EXERCISE DIRECTIONS:
Whenever a line below holds the word "scene", copy that line.

DATA SEGMENT:
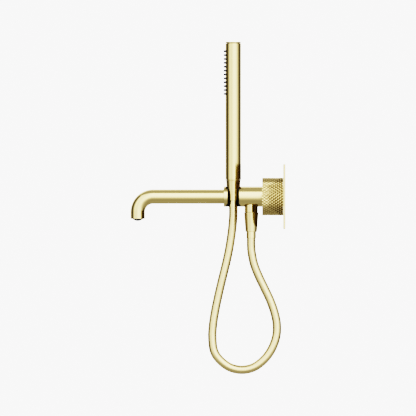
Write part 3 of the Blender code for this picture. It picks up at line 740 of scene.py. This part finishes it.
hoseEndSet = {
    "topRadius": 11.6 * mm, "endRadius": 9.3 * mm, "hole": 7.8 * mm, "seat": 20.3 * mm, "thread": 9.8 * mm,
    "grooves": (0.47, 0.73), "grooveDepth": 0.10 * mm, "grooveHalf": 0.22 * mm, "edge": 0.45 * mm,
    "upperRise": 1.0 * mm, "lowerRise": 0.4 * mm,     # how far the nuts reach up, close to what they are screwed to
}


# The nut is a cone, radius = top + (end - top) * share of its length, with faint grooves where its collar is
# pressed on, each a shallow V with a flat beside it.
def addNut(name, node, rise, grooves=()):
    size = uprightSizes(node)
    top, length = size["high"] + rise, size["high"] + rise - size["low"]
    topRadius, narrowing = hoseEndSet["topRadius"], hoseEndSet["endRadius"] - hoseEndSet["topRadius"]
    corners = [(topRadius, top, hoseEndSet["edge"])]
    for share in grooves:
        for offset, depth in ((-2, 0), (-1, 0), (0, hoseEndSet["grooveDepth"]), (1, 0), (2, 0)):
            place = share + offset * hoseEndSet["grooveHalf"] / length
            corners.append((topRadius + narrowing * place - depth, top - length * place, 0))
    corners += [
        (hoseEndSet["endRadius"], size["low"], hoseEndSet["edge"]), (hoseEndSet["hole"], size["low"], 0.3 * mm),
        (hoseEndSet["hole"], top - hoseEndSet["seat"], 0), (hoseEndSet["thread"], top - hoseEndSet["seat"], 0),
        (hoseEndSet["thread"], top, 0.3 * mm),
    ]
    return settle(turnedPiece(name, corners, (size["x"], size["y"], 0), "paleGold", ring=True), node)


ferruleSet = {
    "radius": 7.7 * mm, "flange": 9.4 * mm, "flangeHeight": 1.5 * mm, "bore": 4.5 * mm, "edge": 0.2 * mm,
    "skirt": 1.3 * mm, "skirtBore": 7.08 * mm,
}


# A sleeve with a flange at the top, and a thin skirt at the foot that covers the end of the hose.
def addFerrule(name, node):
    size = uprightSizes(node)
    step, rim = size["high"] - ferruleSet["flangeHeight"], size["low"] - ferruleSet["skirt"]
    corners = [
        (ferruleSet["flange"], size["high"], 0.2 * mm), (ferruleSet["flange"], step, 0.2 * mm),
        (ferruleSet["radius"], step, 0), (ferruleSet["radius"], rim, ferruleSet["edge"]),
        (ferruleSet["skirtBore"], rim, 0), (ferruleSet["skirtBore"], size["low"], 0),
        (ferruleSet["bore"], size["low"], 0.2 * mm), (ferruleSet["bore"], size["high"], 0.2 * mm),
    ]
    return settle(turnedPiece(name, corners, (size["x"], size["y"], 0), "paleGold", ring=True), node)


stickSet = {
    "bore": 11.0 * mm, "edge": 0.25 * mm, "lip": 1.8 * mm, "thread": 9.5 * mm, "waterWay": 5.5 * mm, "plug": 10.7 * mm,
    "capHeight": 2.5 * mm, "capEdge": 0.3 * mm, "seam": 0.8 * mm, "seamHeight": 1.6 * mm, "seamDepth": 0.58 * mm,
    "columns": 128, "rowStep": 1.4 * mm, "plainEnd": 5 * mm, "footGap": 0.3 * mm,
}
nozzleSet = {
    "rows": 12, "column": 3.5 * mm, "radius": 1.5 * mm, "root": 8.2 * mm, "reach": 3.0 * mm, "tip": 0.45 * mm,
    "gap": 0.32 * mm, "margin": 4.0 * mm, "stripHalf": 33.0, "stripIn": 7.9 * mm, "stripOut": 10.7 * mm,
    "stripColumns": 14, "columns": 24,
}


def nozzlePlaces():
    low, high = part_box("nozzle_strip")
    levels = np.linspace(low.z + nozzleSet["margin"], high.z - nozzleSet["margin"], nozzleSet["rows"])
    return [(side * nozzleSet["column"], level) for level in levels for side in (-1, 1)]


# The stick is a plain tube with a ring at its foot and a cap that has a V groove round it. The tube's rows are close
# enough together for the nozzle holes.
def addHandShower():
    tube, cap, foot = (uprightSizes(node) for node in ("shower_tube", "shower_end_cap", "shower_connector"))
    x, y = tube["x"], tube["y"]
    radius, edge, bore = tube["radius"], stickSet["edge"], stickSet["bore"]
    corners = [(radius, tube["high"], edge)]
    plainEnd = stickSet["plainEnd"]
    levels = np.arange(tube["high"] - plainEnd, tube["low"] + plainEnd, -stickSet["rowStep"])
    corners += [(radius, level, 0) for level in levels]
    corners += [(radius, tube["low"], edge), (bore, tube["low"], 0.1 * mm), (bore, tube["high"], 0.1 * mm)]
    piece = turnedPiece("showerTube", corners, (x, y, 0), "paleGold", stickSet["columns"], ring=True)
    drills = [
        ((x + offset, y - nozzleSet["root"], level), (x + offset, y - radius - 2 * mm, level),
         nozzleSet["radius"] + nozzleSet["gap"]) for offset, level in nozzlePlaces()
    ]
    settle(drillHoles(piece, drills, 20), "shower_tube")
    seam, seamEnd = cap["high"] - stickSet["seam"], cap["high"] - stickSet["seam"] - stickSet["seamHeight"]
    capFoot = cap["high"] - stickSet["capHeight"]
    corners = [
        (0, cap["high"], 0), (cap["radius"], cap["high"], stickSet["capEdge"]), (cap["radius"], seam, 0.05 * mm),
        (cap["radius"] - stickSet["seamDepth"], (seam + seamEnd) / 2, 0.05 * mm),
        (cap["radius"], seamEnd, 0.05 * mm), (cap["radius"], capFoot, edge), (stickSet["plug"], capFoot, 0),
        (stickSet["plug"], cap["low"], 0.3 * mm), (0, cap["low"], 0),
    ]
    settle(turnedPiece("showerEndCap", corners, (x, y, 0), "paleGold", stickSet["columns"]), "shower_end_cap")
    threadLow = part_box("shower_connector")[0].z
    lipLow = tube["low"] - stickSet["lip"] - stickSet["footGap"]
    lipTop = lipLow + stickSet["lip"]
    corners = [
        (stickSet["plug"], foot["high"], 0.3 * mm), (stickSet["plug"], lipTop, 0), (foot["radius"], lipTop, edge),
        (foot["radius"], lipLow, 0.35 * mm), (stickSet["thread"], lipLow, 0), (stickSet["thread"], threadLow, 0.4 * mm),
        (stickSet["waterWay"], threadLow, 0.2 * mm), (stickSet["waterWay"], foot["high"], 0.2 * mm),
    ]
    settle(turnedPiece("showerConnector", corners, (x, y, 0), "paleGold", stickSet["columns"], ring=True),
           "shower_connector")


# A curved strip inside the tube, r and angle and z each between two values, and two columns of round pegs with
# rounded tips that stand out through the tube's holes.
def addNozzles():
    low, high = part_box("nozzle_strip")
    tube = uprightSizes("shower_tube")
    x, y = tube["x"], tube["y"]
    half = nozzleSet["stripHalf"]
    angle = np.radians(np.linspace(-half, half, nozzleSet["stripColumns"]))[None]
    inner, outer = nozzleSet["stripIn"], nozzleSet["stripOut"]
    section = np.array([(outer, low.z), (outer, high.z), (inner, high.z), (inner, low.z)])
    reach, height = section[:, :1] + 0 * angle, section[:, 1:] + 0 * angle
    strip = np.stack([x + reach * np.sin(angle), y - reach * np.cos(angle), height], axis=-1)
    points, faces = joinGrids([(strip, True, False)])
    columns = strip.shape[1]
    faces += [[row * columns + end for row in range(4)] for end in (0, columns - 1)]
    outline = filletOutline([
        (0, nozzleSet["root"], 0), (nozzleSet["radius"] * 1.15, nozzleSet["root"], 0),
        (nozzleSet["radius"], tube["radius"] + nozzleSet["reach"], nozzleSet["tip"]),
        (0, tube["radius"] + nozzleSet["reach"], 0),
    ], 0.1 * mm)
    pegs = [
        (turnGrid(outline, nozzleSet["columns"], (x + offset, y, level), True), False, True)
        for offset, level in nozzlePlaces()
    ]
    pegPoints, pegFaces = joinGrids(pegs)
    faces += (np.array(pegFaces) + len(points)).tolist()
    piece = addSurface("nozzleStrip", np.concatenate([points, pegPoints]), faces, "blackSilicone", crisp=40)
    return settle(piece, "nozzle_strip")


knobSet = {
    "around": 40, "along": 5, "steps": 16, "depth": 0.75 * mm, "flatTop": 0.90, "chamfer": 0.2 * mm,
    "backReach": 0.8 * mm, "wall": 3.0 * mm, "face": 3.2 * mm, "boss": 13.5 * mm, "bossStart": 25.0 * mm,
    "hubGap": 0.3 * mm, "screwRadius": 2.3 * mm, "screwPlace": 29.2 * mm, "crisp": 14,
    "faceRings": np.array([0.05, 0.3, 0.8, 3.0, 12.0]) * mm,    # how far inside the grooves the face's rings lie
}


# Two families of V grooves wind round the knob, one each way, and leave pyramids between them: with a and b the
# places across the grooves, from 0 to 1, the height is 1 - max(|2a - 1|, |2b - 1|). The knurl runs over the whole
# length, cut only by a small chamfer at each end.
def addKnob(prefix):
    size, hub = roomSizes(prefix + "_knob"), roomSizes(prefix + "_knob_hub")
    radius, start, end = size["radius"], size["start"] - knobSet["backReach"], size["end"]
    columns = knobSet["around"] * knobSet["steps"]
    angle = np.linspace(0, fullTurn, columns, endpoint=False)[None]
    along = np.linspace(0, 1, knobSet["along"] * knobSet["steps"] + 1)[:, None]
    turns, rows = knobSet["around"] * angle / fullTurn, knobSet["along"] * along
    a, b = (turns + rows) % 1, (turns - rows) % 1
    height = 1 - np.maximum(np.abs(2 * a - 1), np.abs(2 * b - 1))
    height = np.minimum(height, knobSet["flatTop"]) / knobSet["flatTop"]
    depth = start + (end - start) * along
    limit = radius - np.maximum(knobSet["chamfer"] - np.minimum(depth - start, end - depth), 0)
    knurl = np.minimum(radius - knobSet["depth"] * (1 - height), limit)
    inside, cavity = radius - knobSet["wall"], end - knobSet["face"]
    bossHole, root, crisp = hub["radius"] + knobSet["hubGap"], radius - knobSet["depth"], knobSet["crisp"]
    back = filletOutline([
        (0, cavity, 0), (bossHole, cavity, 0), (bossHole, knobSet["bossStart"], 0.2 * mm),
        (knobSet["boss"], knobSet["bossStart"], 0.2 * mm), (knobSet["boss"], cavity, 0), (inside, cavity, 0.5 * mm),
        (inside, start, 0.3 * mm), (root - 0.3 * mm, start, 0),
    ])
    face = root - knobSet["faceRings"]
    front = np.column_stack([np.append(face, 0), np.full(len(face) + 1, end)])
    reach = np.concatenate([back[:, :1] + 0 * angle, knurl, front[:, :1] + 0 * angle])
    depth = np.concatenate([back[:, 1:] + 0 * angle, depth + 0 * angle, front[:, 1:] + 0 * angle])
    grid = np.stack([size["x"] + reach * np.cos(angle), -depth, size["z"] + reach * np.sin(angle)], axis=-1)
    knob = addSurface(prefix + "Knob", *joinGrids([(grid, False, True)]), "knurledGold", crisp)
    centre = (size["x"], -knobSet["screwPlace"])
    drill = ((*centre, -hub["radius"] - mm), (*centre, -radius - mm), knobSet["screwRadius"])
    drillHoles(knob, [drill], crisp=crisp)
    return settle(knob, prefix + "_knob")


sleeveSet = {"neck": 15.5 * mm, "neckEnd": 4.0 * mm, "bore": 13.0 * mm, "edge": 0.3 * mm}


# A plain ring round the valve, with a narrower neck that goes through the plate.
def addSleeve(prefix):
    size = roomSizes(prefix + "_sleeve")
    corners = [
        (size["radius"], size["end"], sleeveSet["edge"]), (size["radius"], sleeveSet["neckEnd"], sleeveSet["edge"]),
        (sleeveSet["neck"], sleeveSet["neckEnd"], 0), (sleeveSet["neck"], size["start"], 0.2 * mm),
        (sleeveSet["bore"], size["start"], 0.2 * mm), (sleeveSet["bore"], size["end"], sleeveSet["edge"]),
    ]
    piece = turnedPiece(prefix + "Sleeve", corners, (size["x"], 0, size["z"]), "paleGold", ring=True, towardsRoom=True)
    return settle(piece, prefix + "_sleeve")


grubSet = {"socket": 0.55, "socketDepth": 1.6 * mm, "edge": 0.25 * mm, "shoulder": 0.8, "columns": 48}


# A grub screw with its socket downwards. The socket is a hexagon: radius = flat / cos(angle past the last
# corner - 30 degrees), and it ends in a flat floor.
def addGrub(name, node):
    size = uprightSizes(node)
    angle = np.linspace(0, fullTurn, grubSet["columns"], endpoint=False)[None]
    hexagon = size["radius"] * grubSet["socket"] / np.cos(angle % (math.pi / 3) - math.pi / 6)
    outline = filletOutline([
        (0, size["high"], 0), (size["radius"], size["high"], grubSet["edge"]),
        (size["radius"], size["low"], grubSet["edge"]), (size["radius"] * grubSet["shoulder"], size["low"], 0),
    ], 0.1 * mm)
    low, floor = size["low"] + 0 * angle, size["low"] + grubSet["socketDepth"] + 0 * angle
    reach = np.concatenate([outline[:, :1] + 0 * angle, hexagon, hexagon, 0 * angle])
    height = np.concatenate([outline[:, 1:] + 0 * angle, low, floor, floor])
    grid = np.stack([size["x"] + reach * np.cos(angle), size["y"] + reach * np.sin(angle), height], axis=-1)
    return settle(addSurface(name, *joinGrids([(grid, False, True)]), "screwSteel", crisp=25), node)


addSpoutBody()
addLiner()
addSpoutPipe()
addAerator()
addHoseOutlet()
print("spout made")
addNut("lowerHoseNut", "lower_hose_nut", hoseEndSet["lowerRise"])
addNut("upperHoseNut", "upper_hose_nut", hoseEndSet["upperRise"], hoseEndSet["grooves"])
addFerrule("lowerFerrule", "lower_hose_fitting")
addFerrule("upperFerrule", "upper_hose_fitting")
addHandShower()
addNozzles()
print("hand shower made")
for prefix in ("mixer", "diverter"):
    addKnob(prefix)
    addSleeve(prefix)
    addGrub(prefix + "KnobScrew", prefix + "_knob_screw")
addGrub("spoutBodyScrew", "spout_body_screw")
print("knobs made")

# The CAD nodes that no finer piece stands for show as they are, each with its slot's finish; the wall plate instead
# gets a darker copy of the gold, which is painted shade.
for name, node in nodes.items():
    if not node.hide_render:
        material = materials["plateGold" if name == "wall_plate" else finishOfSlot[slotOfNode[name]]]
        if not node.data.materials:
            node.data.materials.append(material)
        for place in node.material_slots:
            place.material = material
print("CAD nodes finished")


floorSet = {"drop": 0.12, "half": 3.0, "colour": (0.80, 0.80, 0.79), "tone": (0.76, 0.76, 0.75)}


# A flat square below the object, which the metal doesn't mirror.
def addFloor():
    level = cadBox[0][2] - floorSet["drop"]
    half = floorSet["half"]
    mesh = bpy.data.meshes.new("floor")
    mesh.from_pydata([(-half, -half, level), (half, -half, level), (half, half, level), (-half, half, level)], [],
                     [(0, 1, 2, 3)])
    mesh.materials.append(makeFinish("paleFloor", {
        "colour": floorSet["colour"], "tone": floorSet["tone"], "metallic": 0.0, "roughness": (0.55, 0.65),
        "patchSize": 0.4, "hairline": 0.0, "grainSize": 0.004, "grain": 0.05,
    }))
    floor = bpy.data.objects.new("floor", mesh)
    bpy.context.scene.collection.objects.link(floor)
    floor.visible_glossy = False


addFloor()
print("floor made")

WRITTEN REPLY:
Write part 3 of the Blender code for this picture. It picks up at line 740 of scene.py. This part finishes it.
    bpy.context.scene.collection.objects.link(floor)